Work to complete: Give all of the lines again, with nothing added or dropped.
· · · · · · ·
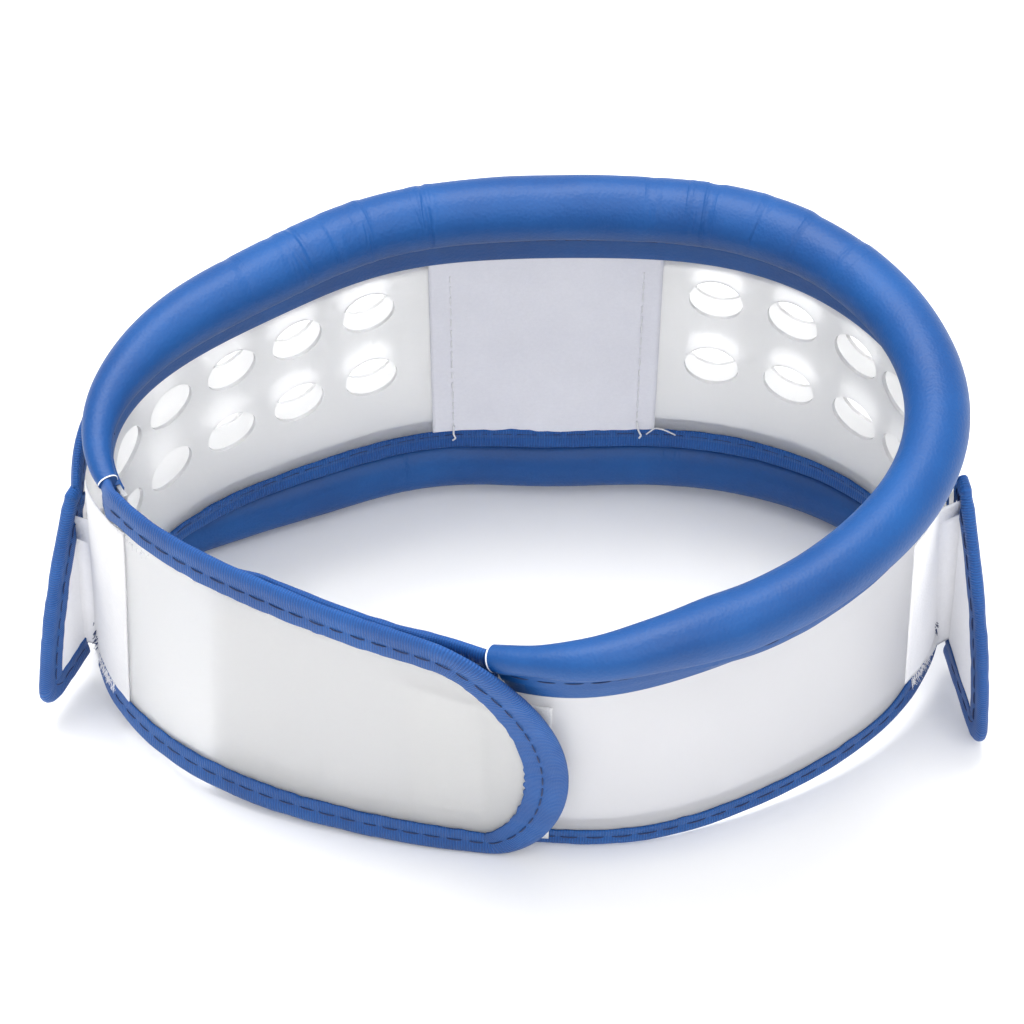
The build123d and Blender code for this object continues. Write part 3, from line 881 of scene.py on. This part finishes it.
route = tab_route()
inward = to_the_right(route)
inward[:12] = inward[12]
inward[-12:] = (0, 1)
STRAP_MIDDLE = 36 * MM
STRAP_INSET = 4.5 * MM
STRAP_PITCH = 4.4 * MM
STRAP_BEND = ("strap", ring_world(190.6, STRAP_MIDDLE, STRAP_OFFSET),
              ring_world(193.6, STRAP_MIDDLE, STRAP_OFFSET))
binding("strap_edge_tape", strap_surface, route, inward, replaced=("strap_tape",), seed=17, bend=STRAP_BEND)
for name, lift, seed in (("outside", SHEET_FACE + TAPE, 12), ("inside", -(SHEET_FACE + TAPE), 13)):
    stitches(f"strap_stitches_{name}", strap_surface, route[8:-4], inward[8:-4] * STRAP_INSET, lift,
             pitch=STRAP_PITCH, seed=seed, bend=STRAP_BEND)

# ---- cloth
CLOTH = 0.3 * MM
CLOTH_FACE = 0.2 * MM


def cloth(name, grid, replaced=(), bend=None, material=WHITE_FABRIC,
          body="collar"):
    """Sheet of cloth from a grid of points, made thick by a Solidify modifier."""
    rows, columns = grid.shape[:2]
    corners = [i * columns + j for i in range(rows - 1) for j in range(columns - 1)]
    faces = [(a, a + 1, a + columns + 1, a + columns) for a in corners]
    obj = new_mesh(name, grid.reshape(-1, 3), faces)
    place(obj, material, replaced, bend, body)
    thick = obj.modifiers.new("thickness", "SOLIDIFY")
    thick.thickness = CLOTH
    thick.offset = 0
    return obj


def ripples(rows, columns, size, seed):
    """Slow waves over a cloth's grid, at (rows, columns)."""
    across = np.stack([wander(columns, 9, size, seed + k) for k in range(4)])
    share = np.linspace(0, 3, rows)
    low = np.minimum(share.astype(int), 2)
    part = smooth(share - low)[:, None]
    return across[low] * (1 - part) + across[low + 1] * part


CLOTH_ROWS = 50
CLOTH_COLUMNS = 60


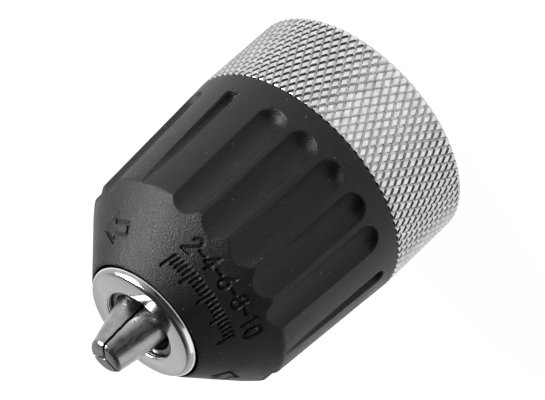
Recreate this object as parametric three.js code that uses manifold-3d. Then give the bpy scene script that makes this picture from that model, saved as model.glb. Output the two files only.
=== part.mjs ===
// Keyless two-sleeve drill chuck, 10 mm capacity, for a 3/8-24 UNF spindle.
// Millimetres. Z is the axis of rotation: z = 0 is the spindle end, +Z points to the nose.
// The jaws are shown closed, at the front of their travel.

import * as THREE from 'three';
import { mergeVertices } from 'three/addons/utils/BufferGeometryUtils.js';
import Module from 'manifold-3d';

const wasm = await Module();
wasm.setup();

// ---------------------------------------------------------------- driving dimensions

const ROUND = 48;                 // facets round a large turned piece
const SMALL_ROUND = 20;           // facets round a jaw or a small hole
const NUT_ROUND = 36;             // facets round the nut, two to each step of its thread
const CLEAR = 0.3;                // clearance between neighbouring pieces
const MARGIN = 1.0;               // how far a cutter reaches past what it cuts

// Jaws: three round bars whose axes meet on the chuck's axis at APEX_Z.
const JAW_ANGLE = THREE.MathUtils.degToRad(15.5);
const JAW_R = 3.1;
const APEX_Z = 59.8;
const JAW_TIP_Z = 60.9;
const JAW_TAIL = 31.96;           // from the apex back to the jaw's tail, along the jaw
const JAW_AZIMUTHS = [7.3, 127.3, 247.3].map(THREE.MathUtils.degToRad);
const GRIP_GAP = 0.35;            // chuck axis to the closed gripping edge
const TIP_CHAMFER = 0.45;
const JAW_TRAVEL = 17.4;          // along the jaw, from closed to 10 mm open

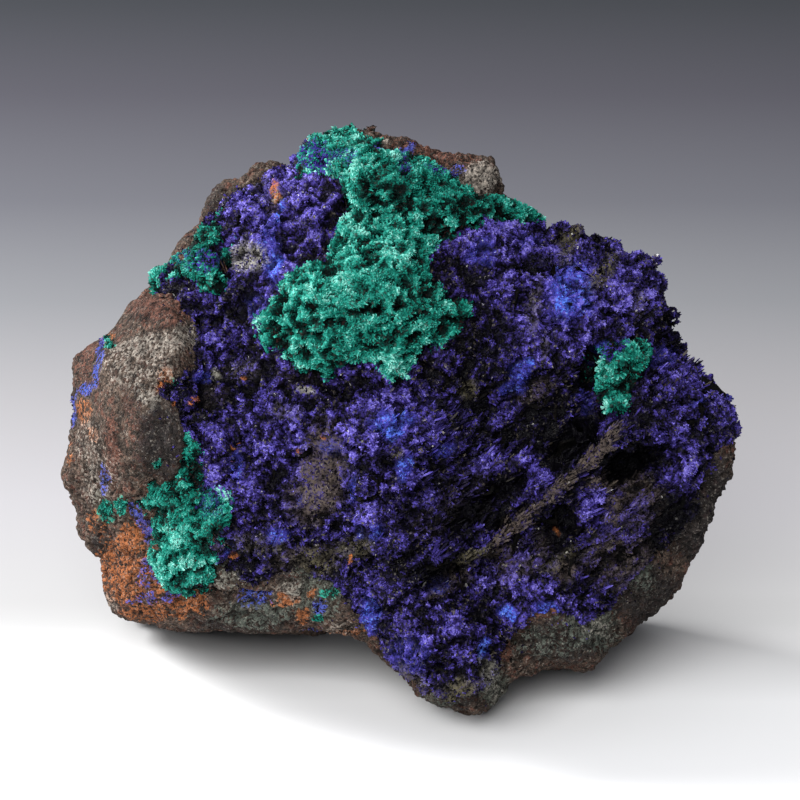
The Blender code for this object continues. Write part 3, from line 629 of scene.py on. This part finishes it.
· · · · · · ·
Answer to the task:
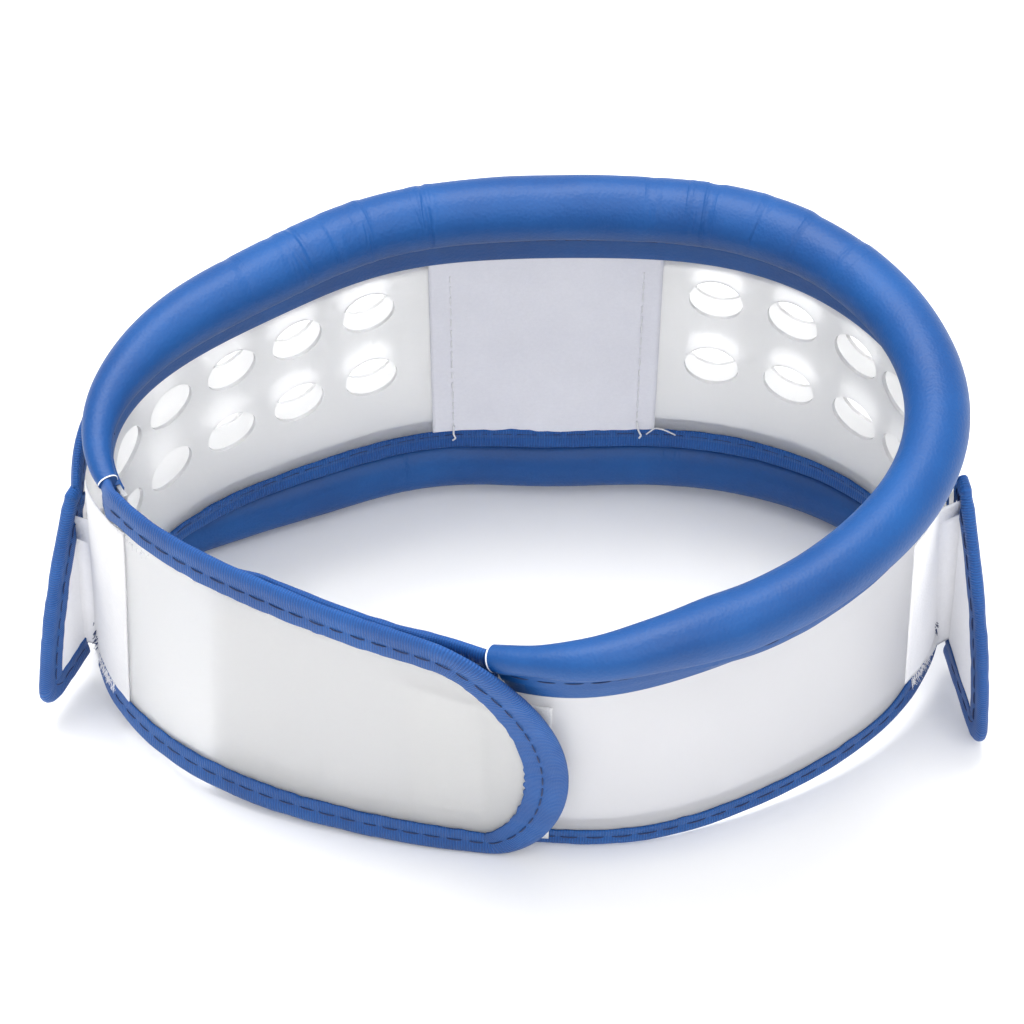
The build123d and Blender code for this object continues. Write part 3, from line 881 of scene.py on. This part finishes it.
route = tab_route()
inward = to_the_right(route)
inward[:12] = inward[12]
inward[-12:] = (0, 1)
STRAP_MIDDLE = 36 * MM
STRAP_INSET = 4.5 * MM
STRAP_PITCH = 4.4 * MM
STRAP_BEND = ("strap", ring_world(190.6, STRAP_MIDDLE, STRAP_OFFSET),
              ring_world(193.6, STRAP_MIDDLE, STRAP_OFFSET))
binding("strap_edge_tape", strap_surface, route, inward, replaced=("strap_tape",), seed=17, bend=STRAP_BEND)
for name, lift, seed in (("outside", SHEET_FACE + TAPE, 12), ("inside", -(SHEET_FACE + TAPE), 13)):
    stitches(f"strap_stitches_{name}", strap_surface, route[8:-4], inward[8:-4] * STRAP_INSET, lift,
             pitch=STRAP_PITCH, seed=seed, bend=STRAP_BEND)

# ---- cloth
CLOTH = 0.3 * MM
CLOTH_FACE = 0.2 * MM


def cloth(name, grid, replaced=(), bend=None, material=WHITE_FABRIC,
          body="collar"):
    """Sheet of cloth from a grid of points, made thick by a Solidify modifier."""
    rows, columns = grid.shape[:2]
    corners = [i * columns + j for i in range(rows - 1) for j in range(columns - 1)]
    faces = [(a, a + 1, a + columns + 1, a + columns) for a in corners]
    obj = new_mesh(name, grid.reshape(-1, 3), faces)
    place(obj, material, replaced, bend, body)
    thick = obj.modifiers.new("thickness", "SOLIDIFY")
    thick.thickness = CLOTH
    thick.offset = 0
    return obj


def ripples(rows, columns, size, seed):
    """Slow waves over a cloth's grid, at (rows, columns)."""
    across = np.stack([wander(columns, 9, size, seed + k) for k in range(4)])
    share = np.linspace(0, 3, rows)
    low = np.minimum(share.astype(int), 2)
    part = smooth(share - low)[:, None]
    return across[low] * (1 - part) + across[low + 1] * part


CLOTH_ROWS = 50
CLOTH_COLUMNS = 60


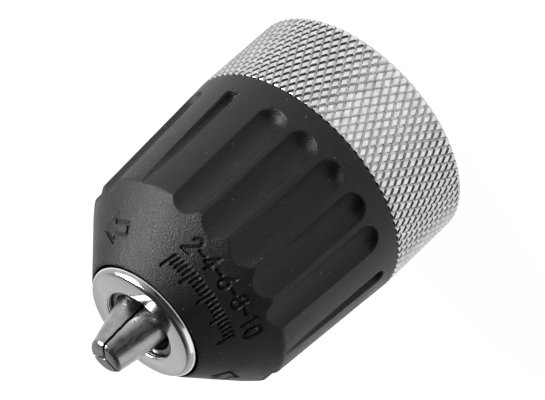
Recreate this object as parametric three.js code that uses manifold-3d. Then give the bpy scene script that makes this picture from that model, saved as model.glb. Output the two files only.
=== part.mjs ===
// Keyless two-sleeve drill chuck, 10 mm capacity, for a 3/8-24 UNF spindle.
// Millimetres. Z is the axis of rotation: z = 0 is the spindle end, +Z points to the nose.
// The jaws are shown closed, at the front of their travel.

import * as THREE from 'three';
import { mergeVertices } from 'three/addons/utils/BufferGeometryUtils.js';
import Module from 'manifold-3d';

const wasm = await Module();
wasm.setup();

// ---------------------------------------------------------------- driving dimensions

const ROUND = 48;                 // facets round a large turned piece
const SMALL_ROUND = 20;           // facets round a jaw or a small hole
const NUT_ROUND = 36;             // facets round the nut, two to each step of its thread
const CLEAR = 0.3;                // clearance between neighbouring pieces
const MARGIN = 1.0;               // how far a cutter reaches past what it cuts

// Jaws: three round bars whose axes meet on the chuck's axis at APEX_Z.
const JAW_ANGLE = THREE.MathUtils.degToRad(15.5);
const JAW_R = 3.1;
const APEX_Z = 59.8;
const JAW_TIP_Z = 60.9;
const JAW_TAIL = 31.96;           // from the apex back to the jaw's tail, along the jaw
const JAW_AZIMUTHS = [7.3, 127.3, 247.3].map(THREE.MathUtils.degToRad);
const GRIP_GAP = 0.35;            // chuck axis to the closed gripping edge
const TIP_CHAMFER = 0.45;
const JAW_TRAVEL = 17.4;          // along the jaw, from closed to 10 mm open

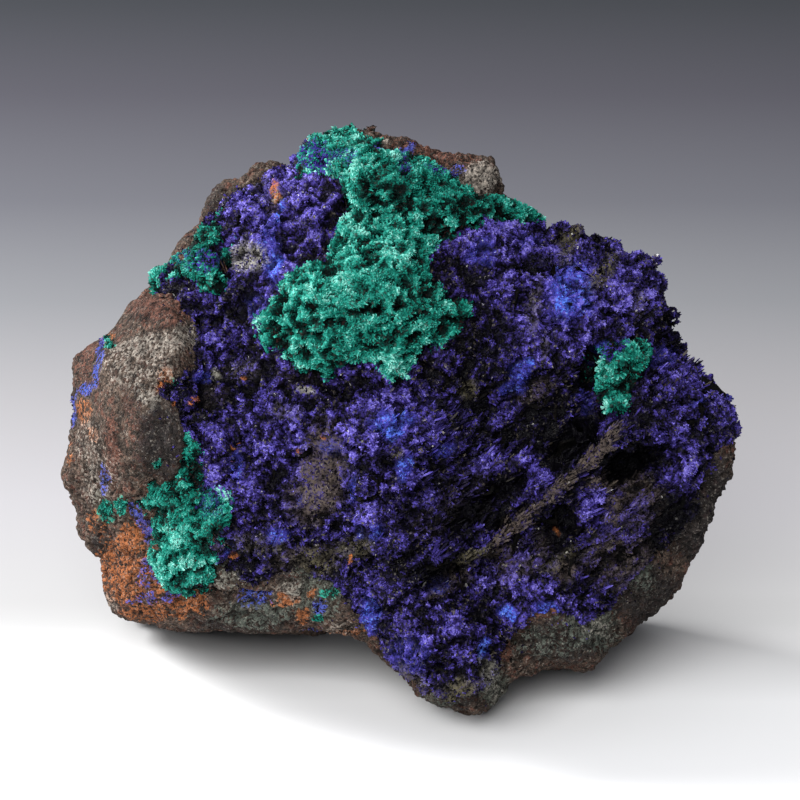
The Blender code for this object continues. Write part 3, from line 629 of scene.py on. This part finishes it.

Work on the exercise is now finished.